Well, we did it. It wasn't easy, but week one of kindergarten has come and gone already.
We kind of set ourselves up for failure. After C went to one of the best Christian schools in our area for Pre-K, he started at public school this week for kindergarten. I compared it to driving a Lexus then trading it in for an old jalopy. I picked Connor up from school on Monday, seeing him waiting in tears. When he got in the car, he told me he was waiting so long at dismissal, that he thought I wasn't coming. (Dismisssal was a giant hot mess on day 1 of school and I waited for over an hour in the parent pick up car line). Little did Connor know I was staring at the clock all day, counting down until I could come pick him up! My heart broke a little while he was crying. He put the tears away and just had at sad, heavy breathing, as he was recovering from his cryfest. We pulled out of the parking lot and Connor said,
"I think I need to go to a new school."
Oh dear, I thought to myself. I asked him why he felt that way and he responded with,
"We didn't talk about Jesus all day. Not one time, Mom."
Oh, how the Mom tears flowed under my sunglasses. My heart ached. I didn't quite know how to explain all that to him, but some how mustered out something like, "I know. I don't like that either! I think we're going to just make sure we talk about Jesus even more at home now. Some people aren't comfortable talking about Jesus, like you are. You were lucky to learn about him at a young age. You may not talk about him at your new school, but that doesn't mean he's not there with you."
Cue more Mom tears. We went home, relaxed, and I was just happy to have my boy home!
To help pass the time while I worried about C in school each day, Noah and I tried to stay busy.
The little booger was all set up to play with his water table in the driveway. Instead of splashing in the water and playing with his toys, he chose to empty each toy from his table, one by one, and watched them roll to the bottom of the driveway.
"Mom, all my toys are down there now! You better go get them!"
(Over and over and over and over...)
This little person definitely keeps me busy.
We stopped in to visit the "B" boys too! As much as I couldn't wait for Noah to become mobile, I found myself wishing he would just stay put like his cousins again!

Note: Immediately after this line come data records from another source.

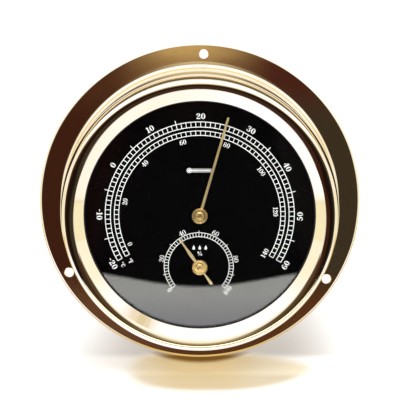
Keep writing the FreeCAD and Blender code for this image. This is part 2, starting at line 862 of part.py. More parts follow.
def hair_bundle():
    """The bundle of hair, stretched from the adjuster to the sector."""
    return Part.makeCylinder(hair_r, hair_right - hair_left, spot(hair_left, hair_out, hair_up),
                             FreeCAD.Vector(1, 0, 0))


def hair_anchor():
    """The clamp that ties the hair to the adjuster's crank."""
    return clamp(adjuster_across, crank_front, hair_out + clamp_thickness / 2)


def hair_adjuster():
    """The slotted spindle whose crank pulls the hair to set the reading."""
    place = (adjuster_across, adjuster_up)
    body = rod(spindle_r, spindle_back, crank_back, *place)
    head = rod(spindle_head_r, spindle_back - spindle_head, spindle_back, *place)
    crank = bar(place, (adjuster_across, hair_up), crank_width, crank_back, crank_front)
    slot = block(2 * spindle_head_r + overrun, spindle_slot_width,
                 spindle_back - spindle_head - overrun,
                 spindle_back - spindle_head + spindle_slot_depth, *place)
    return body.fuse([head, crank]).cut(slot)


def adjuster_bush():
    """The friction bush that the adjuster's spindle turns in."""
    return tube(adjuster_bush_r, spindle_r + running_fit, plate_back - rear_bush_nose,
                plate_front + adjuster_bush_nose, adjuster_across, adjuster_up)


def hairspring_collet():
    """The collet of the hairspring."""
    return tube(hairspring_collet_r, arbor_r + press_fit,
                hairspring_back - hairspring_collet_overhang,
                hairspring_front + hairspring_collet_overhang, 0, hygro_up)


def hygro_hairspring():
    """The fine spiral spring that keeps the hair stretched."""
    return spiral(hairspring_collet_r + press_fit, hairspring_strip, hairspring_pitch,
                  hairspring_half_turns, hairspring_back, hairspring_front, 0, hygro_up)


def hairspring_stud():
    """The post on the dial's back that holds the hairspring's outer end."""
    return rod(hairspring_stud_r, hairspring_back - hairspring_collet_overhang,
               dial_back + rivet_depth, 0, hygro_up + hairspring_stud_reach)


PARTS = {
    "wall_flange": wall_flange,
    "case_wall": case_wall,
    "bezel_ring": bezel_ring,
    "glass_gasket": glass_gasket,
    "front_glass": front_glass,
    "spacer_ring": spacer_ring,
    "dial_plate": dial_plate,
    "dial_keeper": dial_keeper,
    "case_lugs": case_lugs,
    "back_cover": back_cover,
    "back_cover_screws": back_cover_screws,
    "dial_pillars": dial_pillars,
    "thermo_bridge": thermo_bridge,
    "bridge_screws": bridge_screws,
    "thermo_front_bush": lambda: front_bush(thermo_bush_r, thermo_bush_flange_r, thermo_up),
    "thermo_rear_bush": thermo_rear_bush,
    "thermo_arbor": thermo_arbor,
    "coil_collet": coil_collet,
    "bimetal_coil": bimetal_coil,
    "coil_stud": coil_stud,
    "thermo_regulator": thermo_regulator,
    "regulator_clip": regulator_clip_ring,
    "thermo_hand": thermo_hand,
    "thermo_hand_hub": lambda: hub(thermo_hub_r, thermo_up),
    "hygro_plate": hygro_plate,
    "plate_screws": plate_screws,
    "hygro_front_bush": lambda: front_bush(hygro_bush_r, hygro_bush_flange_r, hygro_up),
    "hygro_rear_bush": hygro_rear_bush,
    "hygro_arbor": hygro_arbor,
    "hygro_pinion": hygro_pinion,
    "hygro_hairspring": hygro_hairspring,
    "hairspring_collet": hairspring_collet,
    "hairspring_stud": hairspring_stud,
    "sector_lever": sector_lever,
    "sector_counterweight": sector_counterweight,
    "sector_axle": sector_axle,
    "sector_bushes": sector_bushes,
    "hair_bundle": hair_bundle,
    "hair_clamp": hair_clamp,
    "hair_anchor": hair_anchor,
    "hair_adjuster": hair_adjuster,
    "adjuster_bush": adjuster_bush,
    "hygro_hand": hygro_hand,
    "hygro_hand_hub": lambda: hub(hygro_hub_r, hygro_up),
}


def main():
    """Builds every piece and writes one file for each."""
    os.makedirs("parts", exist_ok=True)
    for name, make in PARTS.items():
        shape = make()
        shape.exportStep("parts/" + name + ".step")
        print(name, len(shape.Solids), "solids", round(shape.Volume, 2), "mm3", shape.isValid())


main()
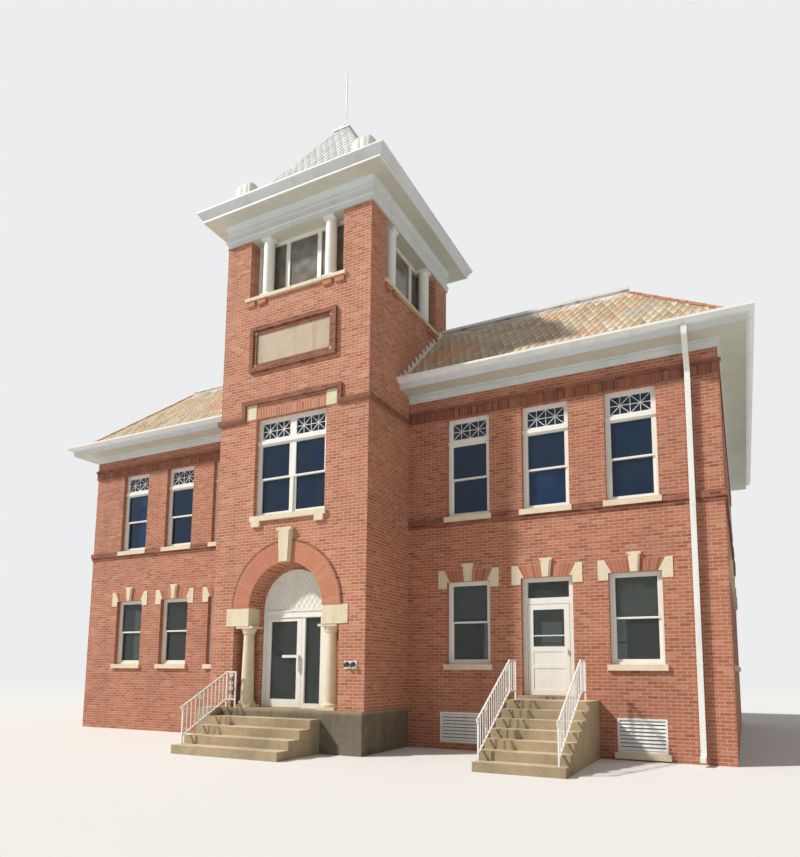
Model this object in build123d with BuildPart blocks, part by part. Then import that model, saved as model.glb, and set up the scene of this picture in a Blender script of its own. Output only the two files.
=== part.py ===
from build123d import *
import os

# A two-storey brick town hall with a square entrance tower, in millimetres.
# X runs along the front, +Y into the building and +Z up. The origin is on the
# floor, on the tower's centre line, in the plane of the wings' front walls.

# Driving dimensions: plan
TOWER_W = 4160
TOWER_D = 4060
TOWER_PROJECTION = 1915
WING_W = 6820
BUILDING_D = 11750
WALL_T = 330
ENTRANCE_WALL_T = 500

# Driving dimensions: storeys
BASE_TOP = 880
GROUND_FLOOR_Z = 1150
LOWER_SILL_Z = 1860
LOWER_HEAD_Z = 3715
UPPER_FLOOR_Z = 4450
UPPER_SILL_Z = 5220
UPPER_HEAD_Z = 7575
ATTIC_FLOOR_Z = 8200
SOFFIT_Z = 8280
BELFRY_FLOOR_Z = 10500
BELFRY_SILL_Z = 10660
TOWER_TOP_Z = 12190
FLOOR_T = 300
ATTIC_FLOOR_T = 250
BELFRY_FLOOR_T = 200
BASE_LIP = 30
BASE_FRONT = 135

# Window openings and their joinery
OPENING_W = 1040
WINDOW_PITCH = 1800
FIRST_WINDOW_X = 3590
SIDE_WINDOW_PITCH = 2650
REAR_WINDOW_PITCH = 2400
SASH_SET = 120
SASH_DEPTH = 110
JAMB_W = 110
GLASS_T = 8
PANE_SET = 30
LOWER_SASH_STEP = 35
HEAD_RAIL = 90
MEETING_RAIL = 40
BOTTOM_RAIL = 110
UPPER_TOP_RAIL = 110
TRANSOM_GLASS_H = 380
TRANSOM_BAR = 170
TRANSOM_NOSING_H = 80
TRANSOM_NOSING_PROUD = 35
TOWER_WINDOW_W = 1980
TOWER_MULLION = 180

# Stone and projecting brick
SILL_H = 120
SILL_EAR = 55
SILL_PROJECTION = 65
CORBEL_W = 230
CORBEL_H = 130
LINTEL_STONE_PROUD = 15
KEYSTONE_PROUD = 65
LINTEL_STONE_DROP = 150
LINTEL_STONE_RISE = 267
LINTEL_STONE_W = 207
LINTEL_STONE_TOP_W = 140
LINTEL_STONE_TIP = 67
KEYSTONE_H = 400
KEYSTONE_FOOT_W = 168
KEYSTONE_TOP_W = 236
KEYSTONE_CROWN_W = 270
KEYSTONE_CROWN_H = 50
FLUTE_W = 34
FLUTE_D = 20
SILL_BAND_H = 140
SILL_BAND_STEP_H = 70
BAND_PROUD = 50
BAND_STEP_PROUD = 25
SOLDIER_H = 215
COURSE_H = 70

# Eaves, gutters and main roof
EAVE_OVERHANG = 497
FASCIA_T = 25
FASCIA_TOP = 8430
ROOF_T = 120
ROOF_RUN = 2400
ROOF_RISE = 2345
DECK_T = 100
CURB_H = 165
CURB_W = 160
FRIEZE_T = 30
FRONT_FRIEZE_Z = 8100
SIDE_FRIEZE_Z = 7790
BED_MOULD = 45
GUTTER_W = 150
GUTTER_FOOT_W = 65
GUTTER_H = 120
GUTTER_FACE_H = 50
GUTTER_SHEET = 6
GUTTER_DROP = 10

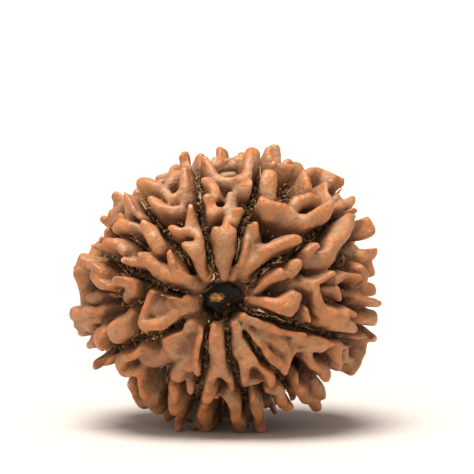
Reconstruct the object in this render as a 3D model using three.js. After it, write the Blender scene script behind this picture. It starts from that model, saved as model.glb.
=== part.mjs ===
// A rudraksha seed: the hard, deeply furrowed nut of a rudraksha tree, lying on its side with its mouth
// facing -Y. It is one grown solid: an oblate body, ten clefts from the mouth to the base, and knobbed ridges
// on its ten lobes. Units are millimetres, +Z is up, and the origin is on the surface that the seed rests on,
// below its middle.

import * as THREE from "three";

// Driving dimensions
const BODY = new THREE.Vector3(9.6, 8.2, 9.0); // semi-axes of the lobes' floor, which the ridges stand on
const CENTRE_HEIGHT = 10.7; // from the resting surface to the middle of the body
const FLOOR_DROP = 1.05; // how far the hollows between ridges lie below the laid-out floor
const CLEFT_DEPTH = { atMouth: 1.4, further: 0.8 }; // below the hollows
const CLEFT_IN_BODY = { atMouth: 0.22, further: 0.34, splay: 0.1 }; // half-widths, and growth for each mm up
const CLEFT_IN_RIDGES = { atMouth: 0.22, further: 0.26, splay: 0.01 }; // narrower, where ridges lean in
const CLEFT_WIDENS = { from: 0.22, to: 0.7 }; // radians from the axis
const RIDGE_FLARE = 0.14; // how much a ridge's half-width grows for each millimetre below its crest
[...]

Each day of school had its hiccup. I think Connor had tears Tuesday after he waited in line to play ring toss at recess, all to get to the front of the line, and have some kid tell him he can't play. Tuesday night, Connor had a big, emotional meltdown at bedtime. He didn't want me to leave his room at bedtime. He came downstairs in tears a few times after I tucked him in. He didn't want to go to school. I knew the school allows parents to eat lunch with their kids in the cafeteria at anytime, so I asked C if that would make him feel better for school on Wednesday. He thought it was a great idea, so Wednesday we did just that. Noah and I met C at lunch. C was sitting there looking around for us as we came into the madhouse of a cafeteria. It was overwhelmingly loud for an adult, let alone a 5 year old. I did my best to perk up my boy in the 20 minute lunch time frame. We had a good chat, Noah was all smiles at Connor, we got a good laugh at the fact Noah had a nasty smelling poopy diaper, and all was going well until the teacher came over to gather C's class. C threw his lunch trash away, I leaned down to tell him that we'll see him in just a few hours, and then...C's eyes welled up with tears. He wanted so badly to leave and come home with me. I tried to not annoy his new teacher and get in the way, but I walked as long as I could with C in the cafeteria, before we had to part ways. My heart broke, yet again.
The afternoons were C's highlight of the day, as he got to be a walker with his neighborhood friends 'over the mountain' into our neighborhood (we have a side route in our community where the parents wait in their cars to retrieve their kids to avoid the dreaded parent pickup car line). I love to see him walk over the hill with his friends, hand-in-hand.
I have a new appreciation for what my Mom went through when us kids went to school. The anxiety that you carry as a kid when going to school does not even compare to the roller coaster of emotions a Mom feels for her kids.